> _WHAT YOU WILL DO_: Repeat only the lines from the line containing "Reconstruct the object" through the line containing "from math import cos, pi, radians, sin", both included, exactly as they stand.
-- Start INPUT FOR THIS TASK --
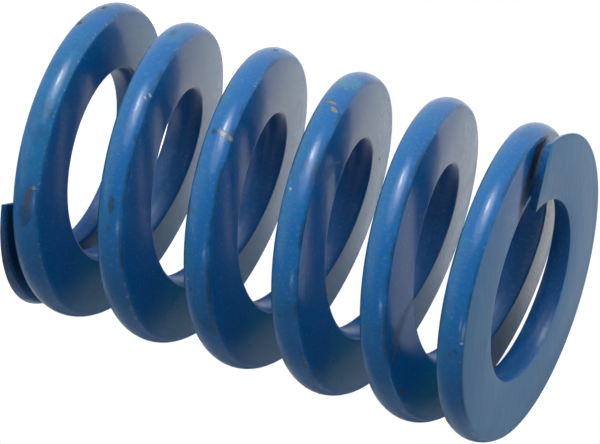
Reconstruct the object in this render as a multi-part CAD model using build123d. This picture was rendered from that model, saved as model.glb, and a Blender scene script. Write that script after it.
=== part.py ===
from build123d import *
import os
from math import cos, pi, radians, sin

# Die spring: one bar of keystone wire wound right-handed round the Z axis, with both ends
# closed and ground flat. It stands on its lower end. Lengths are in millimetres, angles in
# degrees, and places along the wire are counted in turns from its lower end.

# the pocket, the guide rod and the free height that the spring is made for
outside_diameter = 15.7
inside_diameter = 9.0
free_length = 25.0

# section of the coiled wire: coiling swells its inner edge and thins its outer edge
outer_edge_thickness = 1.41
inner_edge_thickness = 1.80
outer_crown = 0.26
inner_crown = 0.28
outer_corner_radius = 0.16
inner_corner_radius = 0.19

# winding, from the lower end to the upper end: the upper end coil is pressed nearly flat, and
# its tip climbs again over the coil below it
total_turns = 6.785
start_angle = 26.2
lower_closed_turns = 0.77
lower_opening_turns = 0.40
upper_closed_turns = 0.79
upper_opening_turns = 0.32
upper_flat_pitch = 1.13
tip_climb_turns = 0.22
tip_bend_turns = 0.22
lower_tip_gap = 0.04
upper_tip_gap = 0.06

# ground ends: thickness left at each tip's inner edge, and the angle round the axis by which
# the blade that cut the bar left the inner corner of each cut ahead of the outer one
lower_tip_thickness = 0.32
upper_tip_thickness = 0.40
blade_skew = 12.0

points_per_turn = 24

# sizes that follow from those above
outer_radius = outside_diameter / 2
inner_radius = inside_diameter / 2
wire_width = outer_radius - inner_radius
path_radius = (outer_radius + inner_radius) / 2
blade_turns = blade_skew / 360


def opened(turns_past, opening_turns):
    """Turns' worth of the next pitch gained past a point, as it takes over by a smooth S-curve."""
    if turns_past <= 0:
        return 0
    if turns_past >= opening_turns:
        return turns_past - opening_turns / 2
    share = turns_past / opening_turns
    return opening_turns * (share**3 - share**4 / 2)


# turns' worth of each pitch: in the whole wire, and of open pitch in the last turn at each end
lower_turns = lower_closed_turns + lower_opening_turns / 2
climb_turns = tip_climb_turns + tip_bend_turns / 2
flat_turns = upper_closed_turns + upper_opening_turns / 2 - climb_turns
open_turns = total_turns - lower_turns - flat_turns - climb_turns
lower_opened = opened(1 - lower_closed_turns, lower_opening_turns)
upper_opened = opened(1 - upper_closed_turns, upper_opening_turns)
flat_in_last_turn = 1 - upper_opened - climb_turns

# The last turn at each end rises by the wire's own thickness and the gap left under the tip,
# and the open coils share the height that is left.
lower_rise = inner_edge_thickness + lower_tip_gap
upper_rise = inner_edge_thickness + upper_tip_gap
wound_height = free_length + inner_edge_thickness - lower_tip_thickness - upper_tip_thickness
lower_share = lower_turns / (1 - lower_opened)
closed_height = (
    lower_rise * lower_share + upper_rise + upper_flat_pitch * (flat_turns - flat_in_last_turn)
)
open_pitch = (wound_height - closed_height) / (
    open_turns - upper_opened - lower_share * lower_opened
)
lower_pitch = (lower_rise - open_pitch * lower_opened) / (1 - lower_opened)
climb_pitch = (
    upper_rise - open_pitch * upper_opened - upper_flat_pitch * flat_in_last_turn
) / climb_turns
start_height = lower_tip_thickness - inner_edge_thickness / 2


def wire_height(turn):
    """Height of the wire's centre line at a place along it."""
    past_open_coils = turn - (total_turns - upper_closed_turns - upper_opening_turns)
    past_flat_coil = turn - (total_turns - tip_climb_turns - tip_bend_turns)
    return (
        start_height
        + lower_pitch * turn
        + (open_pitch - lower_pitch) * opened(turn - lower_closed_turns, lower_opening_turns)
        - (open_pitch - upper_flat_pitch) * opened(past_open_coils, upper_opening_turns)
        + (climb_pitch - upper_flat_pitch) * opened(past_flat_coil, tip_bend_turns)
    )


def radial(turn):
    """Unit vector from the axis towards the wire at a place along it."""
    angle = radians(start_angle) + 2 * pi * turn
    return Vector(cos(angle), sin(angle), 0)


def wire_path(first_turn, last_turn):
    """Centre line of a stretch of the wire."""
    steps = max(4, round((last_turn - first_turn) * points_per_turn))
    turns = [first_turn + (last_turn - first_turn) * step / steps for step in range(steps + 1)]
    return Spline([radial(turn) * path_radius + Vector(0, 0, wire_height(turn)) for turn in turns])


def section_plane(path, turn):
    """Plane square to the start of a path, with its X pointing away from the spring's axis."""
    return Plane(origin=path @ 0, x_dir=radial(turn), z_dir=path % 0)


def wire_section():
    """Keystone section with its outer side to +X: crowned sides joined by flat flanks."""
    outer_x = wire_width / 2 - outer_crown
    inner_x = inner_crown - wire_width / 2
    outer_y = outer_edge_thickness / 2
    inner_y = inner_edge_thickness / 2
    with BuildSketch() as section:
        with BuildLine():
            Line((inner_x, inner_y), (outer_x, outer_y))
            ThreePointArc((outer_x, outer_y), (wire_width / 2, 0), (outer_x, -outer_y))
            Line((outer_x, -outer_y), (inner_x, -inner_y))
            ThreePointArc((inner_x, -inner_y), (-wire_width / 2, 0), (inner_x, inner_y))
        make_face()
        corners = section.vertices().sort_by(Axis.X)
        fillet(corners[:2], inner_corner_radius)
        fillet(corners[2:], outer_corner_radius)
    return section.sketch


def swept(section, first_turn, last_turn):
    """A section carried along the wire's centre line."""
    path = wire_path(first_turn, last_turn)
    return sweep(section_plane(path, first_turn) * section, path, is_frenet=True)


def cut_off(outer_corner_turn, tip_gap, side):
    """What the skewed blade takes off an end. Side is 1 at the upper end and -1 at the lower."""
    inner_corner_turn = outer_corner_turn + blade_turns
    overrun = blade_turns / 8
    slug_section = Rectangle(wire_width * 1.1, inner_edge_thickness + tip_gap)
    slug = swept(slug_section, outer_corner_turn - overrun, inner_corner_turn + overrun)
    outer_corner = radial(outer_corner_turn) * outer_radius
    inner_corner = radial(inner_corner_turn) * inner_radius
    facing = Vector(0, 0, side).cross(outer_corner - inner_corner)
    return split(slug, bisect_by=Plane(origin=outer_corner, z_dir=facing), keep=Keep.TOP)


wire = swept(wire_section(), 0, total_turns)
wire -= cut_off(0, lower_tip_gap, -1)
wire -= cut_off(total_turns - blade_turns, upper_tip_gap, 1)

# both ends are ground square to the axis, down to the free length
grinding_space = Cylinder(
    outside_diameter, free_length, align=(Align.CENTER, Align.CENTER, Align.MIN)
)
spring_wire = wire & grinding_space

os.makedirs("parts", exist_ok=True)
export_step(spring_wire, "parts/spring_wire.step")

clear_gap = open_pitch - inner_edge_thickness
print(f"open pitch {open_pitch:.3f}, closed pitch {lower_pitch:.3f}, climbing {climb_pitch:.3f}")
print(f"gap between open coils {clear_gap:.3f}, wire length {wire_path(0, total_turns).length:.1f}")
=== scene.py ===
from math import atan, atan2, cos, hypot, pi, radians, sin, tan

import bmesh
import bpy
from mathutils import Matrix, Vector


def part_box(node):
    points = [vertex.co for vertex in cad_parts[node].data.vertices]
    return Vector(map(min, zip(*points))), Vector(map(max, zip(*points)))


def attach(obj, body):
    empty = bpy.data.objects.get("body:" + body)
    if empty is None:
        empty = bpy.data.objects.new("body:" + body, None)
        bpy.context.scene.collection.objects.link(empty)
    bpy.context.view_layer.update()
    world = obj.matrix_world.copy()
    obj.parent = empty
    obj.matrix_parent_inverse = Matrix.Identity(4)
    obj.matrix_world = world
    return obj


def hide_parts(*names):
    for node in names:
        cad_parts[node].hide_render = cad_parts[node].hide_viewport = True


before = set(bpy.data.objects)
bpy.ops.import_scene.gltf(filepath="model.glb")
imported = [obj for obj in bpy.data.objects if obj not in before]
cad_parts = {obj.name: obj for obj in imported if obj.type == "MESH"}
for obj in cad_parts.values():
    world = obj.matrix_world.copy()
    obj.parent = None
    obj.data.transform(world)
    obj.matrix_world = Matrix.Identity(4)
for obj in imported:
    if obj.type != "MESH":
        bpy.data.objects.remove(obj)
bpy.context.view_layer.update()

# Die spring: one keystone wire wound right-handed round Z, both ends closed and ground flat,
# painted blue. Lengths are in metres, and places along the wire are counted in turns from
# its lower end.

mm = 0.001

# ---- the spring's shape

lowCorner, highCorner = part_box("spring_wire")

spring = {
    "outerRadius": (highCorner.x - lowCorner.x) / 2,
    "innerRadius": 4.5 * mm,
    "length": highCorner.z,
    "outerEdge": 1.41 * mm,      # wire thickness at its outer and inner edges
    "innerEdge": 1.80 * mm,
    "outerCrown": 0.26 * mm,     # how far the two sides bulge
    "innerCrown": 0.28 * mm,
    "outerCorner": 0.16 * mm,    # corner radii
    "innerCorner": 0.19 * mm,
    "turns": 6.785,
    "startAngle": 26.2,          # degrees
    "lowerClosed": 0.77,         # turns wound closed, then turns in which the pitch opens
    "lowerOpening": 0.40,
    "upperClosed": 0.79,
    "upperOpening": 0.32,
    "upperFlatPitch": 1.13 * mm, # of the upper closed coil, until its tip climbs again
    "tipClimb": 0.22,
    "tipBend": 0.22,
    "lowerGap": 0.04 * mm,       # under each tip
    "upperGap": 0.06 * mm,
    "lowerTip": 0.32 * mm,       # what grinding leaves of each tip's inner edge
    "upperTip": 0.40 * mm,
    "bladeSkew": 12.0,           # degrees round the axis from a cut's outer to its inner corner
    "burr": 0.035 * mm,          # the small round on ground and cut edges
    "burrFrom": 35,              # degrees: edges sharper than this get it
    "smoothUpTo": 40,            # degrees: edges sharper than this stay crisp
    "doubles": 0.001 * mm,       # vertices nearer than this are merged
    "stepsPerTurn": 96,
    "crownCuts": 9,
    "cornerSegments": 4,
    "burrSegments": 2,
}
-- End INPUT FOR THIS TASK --
-- Start INPUT FOR THIS TASK --
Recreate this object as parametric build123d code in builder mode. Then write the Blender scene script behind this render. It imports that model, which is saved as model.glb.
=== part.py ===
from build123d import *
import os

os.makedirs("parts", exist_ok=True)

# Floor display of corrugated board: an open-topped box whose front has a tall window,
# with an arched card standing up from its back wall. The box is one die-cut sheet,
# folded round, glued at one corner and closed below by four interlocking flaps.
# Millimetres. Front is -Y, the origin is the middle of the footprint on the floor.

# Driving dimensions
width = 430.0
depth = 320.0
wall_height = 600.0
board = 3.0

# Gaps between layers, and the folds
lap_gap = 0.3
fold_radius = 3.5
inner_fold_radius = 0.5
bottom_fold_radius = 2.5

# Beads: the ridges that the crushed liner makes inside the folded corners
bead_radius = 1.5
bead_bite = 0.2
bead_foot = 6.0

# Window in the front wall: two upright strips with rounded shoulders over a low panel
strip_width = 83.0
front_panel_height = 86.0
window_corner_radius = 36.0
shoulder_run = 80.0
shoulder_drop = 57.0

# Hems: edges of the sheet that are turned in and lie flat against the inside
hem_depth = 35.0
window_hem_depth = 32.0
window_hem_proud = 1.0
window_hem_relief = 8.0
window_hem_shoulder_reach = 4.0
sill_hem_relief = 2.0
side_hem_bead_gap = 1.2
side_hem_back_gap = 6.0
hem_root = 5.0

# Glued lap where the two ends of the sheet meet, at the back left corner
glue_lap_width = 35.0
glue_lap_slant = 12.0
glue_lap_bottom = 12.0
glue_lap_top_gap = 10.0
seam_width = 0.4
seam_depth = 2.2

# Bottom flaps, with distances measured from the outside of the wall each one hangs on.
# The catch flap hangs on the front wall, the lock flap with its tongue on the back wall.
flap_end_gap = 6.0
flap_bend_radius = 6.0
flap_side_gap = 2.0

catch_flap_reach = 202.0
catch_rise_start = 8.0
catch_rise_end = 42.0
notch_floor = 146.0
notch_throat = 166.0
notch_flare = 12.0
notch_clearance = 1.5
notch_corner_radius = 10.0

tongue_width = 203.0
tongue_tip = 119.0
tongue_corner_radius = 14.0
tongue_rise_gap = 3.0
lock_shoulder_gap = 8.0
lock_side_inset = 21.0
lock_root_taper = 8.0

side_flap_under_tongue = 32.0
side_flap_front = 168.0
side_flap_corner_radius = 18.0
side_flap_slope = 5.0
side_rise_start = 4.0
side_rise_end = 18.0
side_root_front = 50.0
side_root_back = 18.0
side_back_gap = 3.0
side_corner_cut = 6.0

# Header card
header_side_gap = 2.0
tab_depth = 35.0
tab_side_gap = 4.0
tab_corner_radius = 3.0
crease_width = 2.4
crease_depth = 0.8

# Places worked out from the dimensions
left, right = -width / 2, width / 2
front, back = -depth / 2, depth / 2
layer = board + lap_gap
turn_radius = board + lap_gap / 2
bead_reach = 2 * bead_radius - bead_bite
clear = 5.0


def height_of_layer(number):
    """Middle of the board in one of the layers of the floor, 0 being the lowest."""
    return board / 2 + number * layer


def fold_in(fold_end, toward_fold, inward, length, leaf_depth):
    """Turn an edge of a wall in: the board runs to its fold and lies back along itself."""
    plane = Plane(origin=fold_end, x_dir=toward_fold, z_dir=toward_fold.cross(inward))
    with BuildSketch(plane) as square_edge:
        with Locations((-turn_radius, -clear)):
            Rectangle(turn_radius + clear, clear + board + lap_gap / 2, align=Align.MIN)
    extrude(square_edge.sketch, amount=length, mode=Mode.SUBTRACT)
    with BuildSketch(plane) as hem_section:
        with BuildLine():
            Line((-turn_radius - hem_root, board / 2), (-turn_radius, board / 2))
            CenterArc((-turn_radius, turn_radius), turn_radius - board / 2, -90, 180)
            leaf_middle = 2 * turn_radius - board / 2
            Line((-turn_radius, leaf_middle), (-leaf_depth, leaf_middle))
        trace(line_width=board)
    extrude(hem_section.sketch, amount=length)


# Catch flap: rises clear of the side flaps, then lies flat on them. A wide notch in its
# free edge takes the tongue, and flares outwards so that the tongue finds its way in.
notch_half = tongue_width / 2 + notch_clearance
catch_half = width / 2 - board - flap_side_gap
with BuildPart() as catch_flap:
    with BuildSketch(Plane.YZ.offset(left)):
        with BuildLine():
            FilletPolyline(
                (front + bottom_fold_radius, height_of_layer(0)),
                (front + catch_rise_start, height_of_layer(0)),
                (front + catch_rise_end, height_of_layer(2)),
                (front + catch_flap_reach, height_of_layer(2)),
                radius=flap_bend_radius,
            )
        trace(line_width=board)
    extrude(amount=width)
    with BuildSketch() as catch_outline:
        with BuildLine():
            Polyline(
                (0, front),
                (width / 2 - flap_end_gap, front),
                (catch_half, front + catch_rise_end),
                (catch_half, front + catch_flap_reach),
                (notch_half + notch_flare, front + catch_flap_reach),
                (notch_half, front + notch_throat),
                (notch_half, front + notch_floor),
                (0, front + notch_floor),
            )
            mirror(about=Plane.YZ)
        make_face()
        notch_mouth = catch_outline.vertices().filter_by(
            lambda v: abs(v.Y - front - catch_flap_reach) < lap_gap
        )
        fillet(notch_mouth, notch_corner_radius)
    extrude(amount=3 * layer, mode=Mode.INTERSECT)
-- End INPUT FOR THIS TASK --
> _TASK RESPONSE_:
Reconstruct the object in this render as a multi-part CAD model using build123d. This picture was rendered from that model, saved as model.glb, and a Blender scene script. Write that script after it.
=== part.py ===
from build123d import *
import os
from math import cos, pi, radians, sin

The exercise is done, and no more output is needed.